Давно ли, гуляя, гармонь оглашала окрестность,

И сам председатель плясал, выбиваясь из сил,

И требовал выпить за доблесть в труде и за честность

И лучшую жницу, как знамя, в руках проносил!

Как все точно сказано и изображено в этой строфе! Именно "плясал, выбиваясь из сил", именно "требовал выпить", и не за что-нибудь, а "за доблесть в труде и за честность", и "проносил на руках", именно "как знамя"…

Это все-таки были люди общинных устоев и семейных традиций, а не какие-то винтики административно-бюрократической системы. Николай Рубцов не какой-нибудь Юрий Черниченко или Анатолий Стреляный, он не врал и не фальшивил, когда писал о праздничной скромности крестьянского бытия.

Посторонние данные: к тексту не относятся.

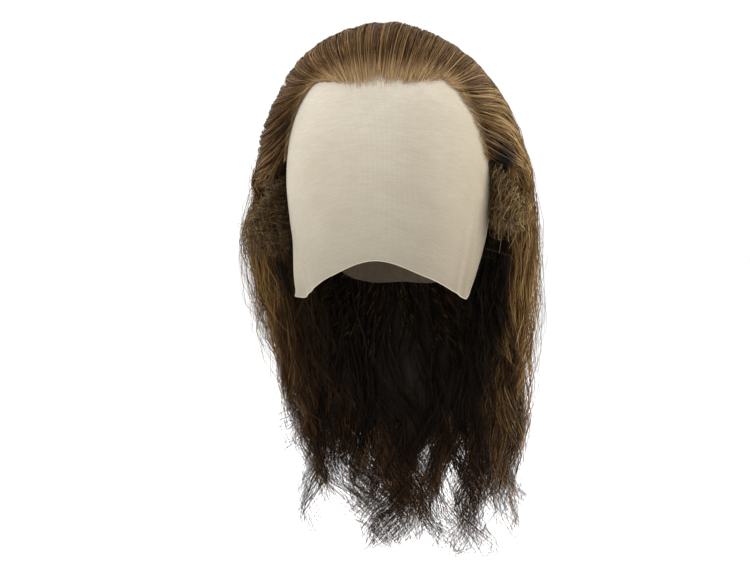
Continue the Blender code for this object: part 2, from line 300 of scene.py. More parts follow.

Лучшими доярками в колхозах, как правило, были литовки, лучшими трактористами и комбайнерами — немцы, лучшими животноводами — западные украинцы. Все — ссыльные военных и послевоенных лет. Дома у них были крепкие, просторные, огороды — ухоженные, скотины в стайках всегда было много, в горницах царили чистота и порядок. К таким хозяевам обычно определяли меня на постой председатели и бригадиры, когда я на редакционном мотоцикле, либо на попутках, либо даже па лыжах добирался из Тайшета до их таежных сел. А по весенней распутице на полевые станы или дальние заимки я особенно любил добираться верхом — сибирская малорослая лошадка упорно одолевает версту за верстой по лесной дороге, от вешнего духа тающей земли, смешанного с резким запахом лошадиного пота, покруживается голова, в черемуховом распадке свистят рябчики. И стихи сами собой слагаются в голове.